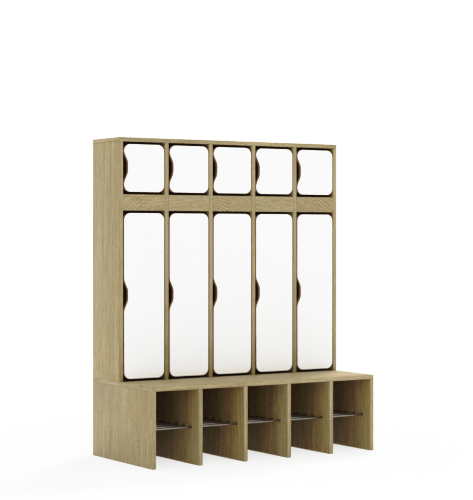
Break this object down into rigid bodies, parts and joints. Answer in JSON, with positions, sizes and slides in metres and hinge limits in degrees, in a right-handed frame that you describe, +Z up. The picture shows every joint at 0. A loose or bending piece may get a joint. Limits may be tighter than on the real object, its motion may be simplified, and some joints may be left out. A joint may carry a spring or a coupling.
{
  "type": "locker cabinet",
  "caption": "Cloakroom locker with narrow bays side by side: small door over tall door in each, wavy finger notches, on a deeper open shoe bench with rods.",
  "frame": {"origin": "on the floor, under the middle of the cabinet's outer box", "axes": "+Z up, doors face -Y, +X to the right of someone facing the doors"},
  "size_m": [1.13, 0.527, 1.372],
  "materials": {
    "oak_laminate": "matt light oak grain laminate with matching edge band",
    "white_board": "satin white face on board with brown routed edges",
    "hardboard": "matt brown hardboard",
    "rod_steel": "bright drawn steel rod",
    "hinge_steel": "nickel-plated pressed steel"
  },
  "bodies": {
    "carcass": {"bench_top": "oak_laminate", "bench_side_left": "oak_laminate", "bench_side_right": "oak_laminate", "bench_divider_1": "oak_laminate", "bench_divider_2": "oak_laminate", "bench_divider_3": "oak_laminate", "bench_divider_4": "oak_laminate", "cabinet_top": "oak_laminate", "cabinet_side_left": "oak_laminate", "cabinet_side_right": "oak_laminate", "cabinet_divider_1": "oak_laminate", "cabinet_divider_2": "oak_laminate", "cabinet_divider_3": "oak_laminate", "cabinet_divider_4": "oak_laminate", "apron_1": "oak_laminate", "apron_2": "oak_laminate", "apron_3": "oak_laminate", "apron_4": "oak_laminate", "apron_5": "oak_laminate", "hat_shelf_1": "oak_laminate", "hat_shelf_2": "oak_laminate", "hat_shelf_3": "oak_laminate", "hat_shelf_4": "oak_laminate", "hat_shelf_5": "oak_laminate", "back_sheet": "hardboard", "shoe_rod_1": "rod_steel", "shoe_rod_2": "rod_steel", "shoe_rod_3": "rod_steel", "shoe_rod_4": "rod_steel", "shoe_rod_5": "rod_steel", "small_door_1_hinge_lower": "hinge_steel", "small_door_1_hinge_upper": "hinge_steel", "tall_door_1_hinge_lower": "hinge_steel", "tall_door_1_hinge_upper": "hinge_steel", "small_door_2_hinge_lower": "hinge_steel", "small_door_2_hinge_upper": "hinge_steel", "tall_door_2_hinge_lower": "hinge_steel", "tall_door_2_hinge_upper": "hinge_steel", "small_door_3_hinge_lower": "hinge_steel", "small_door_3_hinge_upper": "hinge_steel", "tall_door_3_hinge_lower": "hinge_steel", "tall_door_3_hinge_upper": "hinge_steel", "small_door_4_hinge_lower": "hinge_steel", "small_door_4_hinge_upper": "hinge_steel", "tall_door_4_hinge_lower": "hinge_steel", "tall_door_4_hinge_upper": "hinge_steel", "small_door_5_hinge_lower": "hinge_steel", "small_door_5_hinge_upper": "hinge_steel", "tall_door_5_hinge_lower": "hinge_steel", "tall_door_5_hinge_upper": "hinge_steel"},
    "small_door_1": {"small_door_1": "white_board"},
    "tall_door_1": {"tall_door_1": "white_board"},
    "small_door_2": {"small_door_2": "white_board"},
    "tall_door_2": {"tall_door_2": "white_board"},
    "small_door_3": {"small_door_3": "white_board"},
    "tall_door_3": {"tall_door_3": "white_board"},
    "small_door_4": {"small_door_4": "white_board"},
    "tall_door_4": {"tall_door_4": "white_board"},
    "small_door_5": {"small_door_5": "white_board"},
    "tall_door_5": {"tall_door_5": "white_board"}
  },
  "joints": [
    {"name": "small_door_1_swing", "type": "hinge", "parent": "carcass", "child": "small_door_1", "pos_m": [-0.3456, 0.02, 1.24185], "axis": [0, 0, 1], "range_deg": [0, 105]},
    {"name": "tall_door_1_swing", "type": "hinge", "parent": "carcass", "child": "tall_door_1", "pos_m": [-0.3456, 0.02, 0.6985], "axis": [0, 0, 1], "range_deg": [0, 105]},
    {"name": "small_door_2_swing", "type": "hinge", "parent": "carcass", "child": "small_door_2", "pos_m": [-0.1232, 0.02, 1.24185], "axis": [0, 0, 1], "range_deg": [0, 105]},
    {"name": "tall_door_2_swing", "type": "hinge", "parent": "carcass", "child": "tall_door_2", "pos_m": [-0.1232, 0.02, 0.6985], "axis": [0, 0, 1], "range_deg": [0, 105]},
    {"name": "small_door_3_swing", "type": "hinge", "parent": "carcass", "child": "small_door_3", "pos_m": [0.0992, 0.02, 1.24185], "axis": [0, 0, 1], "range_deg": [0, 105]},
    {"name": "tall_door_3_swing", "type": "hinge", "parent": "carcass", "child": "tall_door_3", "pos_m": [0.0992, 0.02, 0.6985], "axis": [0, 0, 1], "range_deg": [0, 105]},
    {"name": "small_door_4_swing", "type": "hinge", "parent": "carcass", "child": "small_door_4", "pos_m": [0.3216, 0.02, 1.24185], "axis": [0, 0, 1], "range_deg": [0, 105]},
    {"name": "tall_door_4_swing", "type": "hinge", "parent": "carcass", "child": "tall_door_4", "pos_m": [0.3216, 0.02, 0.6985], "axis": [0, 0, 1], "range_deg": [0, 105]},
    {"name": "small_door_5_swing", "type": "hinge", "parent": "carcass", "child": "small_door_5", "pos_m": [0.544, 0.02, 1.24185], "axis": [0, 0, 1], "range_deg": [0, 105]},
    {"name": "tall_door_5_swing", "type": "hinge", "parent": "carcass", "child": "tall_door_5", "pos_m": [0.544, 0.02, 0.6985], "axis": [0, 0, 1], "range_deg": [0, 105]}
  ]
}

----

[Set exercise] Scan the data above; copy every line where "with" appears.

[Response to this exercise]
Break this object down into rigid bodies, parts and joints. Answer in JSON, with positions, sizes and slides in metres and hinge limits in degrees, in a right-handed frame that you describe, +Z up. The picture shows every joint at 0. A loose or bending piece may get a joint. Limits may be tighter than on the real object, its motion may be simplified, and some joints may be left out. A joint may carry a spring or a coupling.
  "caption": "Cloakroom locker with narrow bays side by side: small door over tall door in each, wavy finger notches, on a deeper open shoe bench with rods.",
    "oak_laminate": "matt light oak grain laminate with matching edge band",
    "white_board": "satin white face on board with brown routed edges",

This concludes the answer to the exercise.